Paper No. 2
Presentation Time: 8:20 AM


ARTEMIEVA, Irina M., Geological Section, I.G.N, University of Copenhagen, Oester Voldgade 10, Copenhagen, DK-1350, Denmark,

The presentation summarizes geophysical models for Precambrian cratons, with a focus on structure and thermo-compositional heterogeneity of the lithospheric mantle as constrained by a set of different geophysical data. The latter include thermal structure of the Precambrian lithosphere based on surface heat flow data, lithosphere density heterogeneity as constrained by free-board and satellite gravity data, and non-thermal part of upper mantle seismic velocity heterogeneity based on a joint analysis of thermal and seismic tomography data. Precambrian cratons show a significant variability in the depth extent of the lithospheric keels, which locally may reach the depth of 300-350 km or more in the cratons of Laurasia. In contrast, the lithosphere of the cratons which were a part of the Gondwanaland does not presently exceed 250 km depth.
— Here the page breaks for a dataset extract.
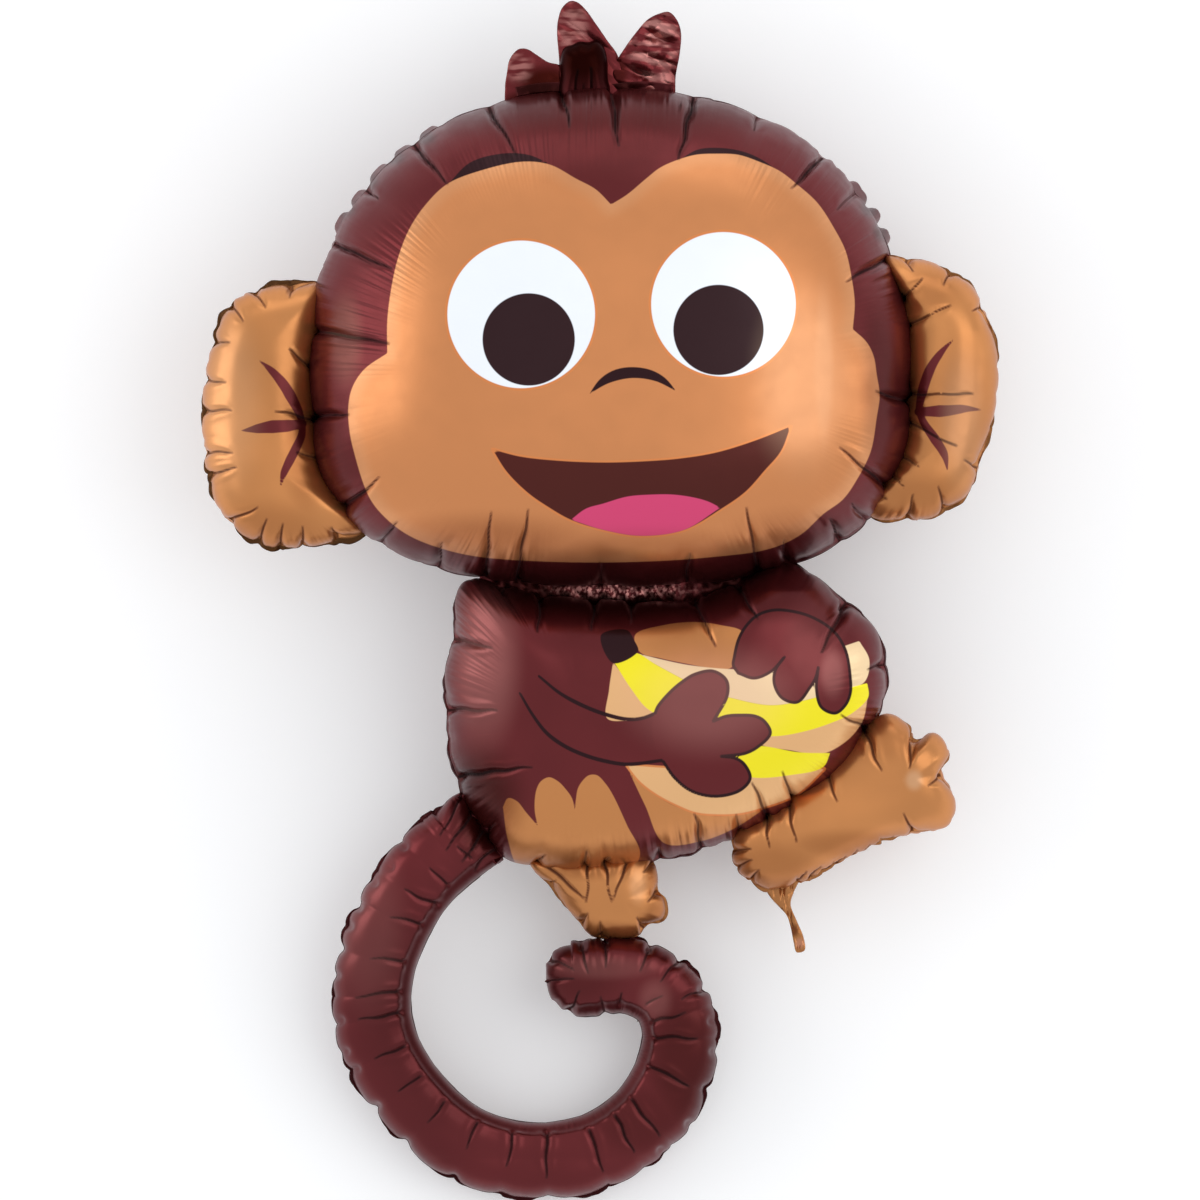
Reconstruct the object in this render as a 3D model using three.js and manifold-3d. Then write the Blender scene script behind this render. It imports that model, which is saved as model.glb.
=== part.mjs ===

This conclusion is supported by a worldwide compilation of cratonic xenolith P-T arrays. An analysis of temperature-corrected seismic velocity structure indicates strong vertical and lateral heterogeneity of the cratonic lithospheric mantle, with a pronounced stratification in many Precambrian terranes; the latter is, in particular, supported by xenolith data from the Slave craton and the Baltic Shield. Importantly, the lateral extent of depleted lithospheric keels diminishes with depth and, below a 150-200 km depth, is significantly smaller than geological boundaries of the cratons exposed at the surface. A comparison of density structure of the cratonic lithosphere, based on free-board and satellite gravity, with crustal structure and surface tectonics indicates a significant correlation between the deep, shallow, and near-surface structure of the lithosphere. The latter observation is illustrated by examples from the East European and the Siberian cratons, where Proterozoic sutures and intracratonic basins are manifested by an increase in mantle density as compared to light and strongly depleted lithospheric mantle of the Archean nuclei. Lateral and vertical heterogeneity of the cratonic lithosphere is discussed in connection to regional tectono-thermal evolution.